Mahboubeh Barbari Zharfi

Personal information
- Native name: محبوبه بربری‌ژرفی
- Born: 28 December 1991 (age 34)
- Occupation: Judoka

Sport
- Sport: Judo
- Weight class: +78 kg

Achievements and titles
- Olympic Games: R32 (2024)
- World Champ.: R64 (2023)
- European Champ.: R16 (2023)

Profile at external databases
- IJF: 70761
- JudoInside.com: 156529

= Mahboubeh Barbari Zharfi =

Iranian judoka (born 1991)

Mahboubeh Barbari Zharfi (محبوبه بربری‌ژرفی; born 28 December 1991) is an Iranian judoka. She competed at the 2024 Summer Olympics as a member of the Refugee Olympic Team in the mixed teams event and at the +78 kg category.

== Life ==
Barbari Zharfi was raised in Bandar Anzali in Iran's Gilan province.

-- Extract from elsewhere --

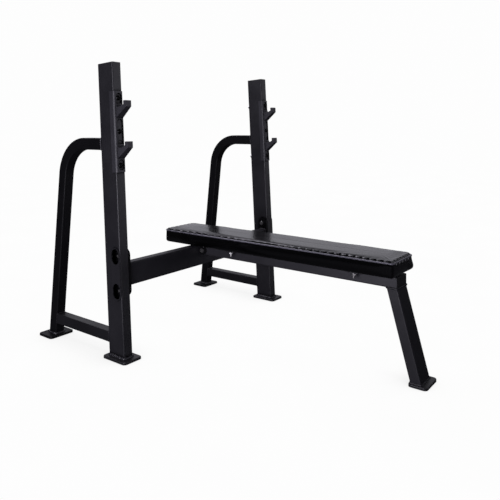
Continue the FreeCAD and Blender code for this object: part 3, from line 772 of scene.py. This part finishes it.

She began practicing judo at age 15, with her mother's encouragement. She later became a member of Iran's national judo team.

Barbari Zharfi sought asylum in Germany in 2018 with her daughter.

In 2023, she became the first Iranian woman to compete at the World Judo Championships without a hijab.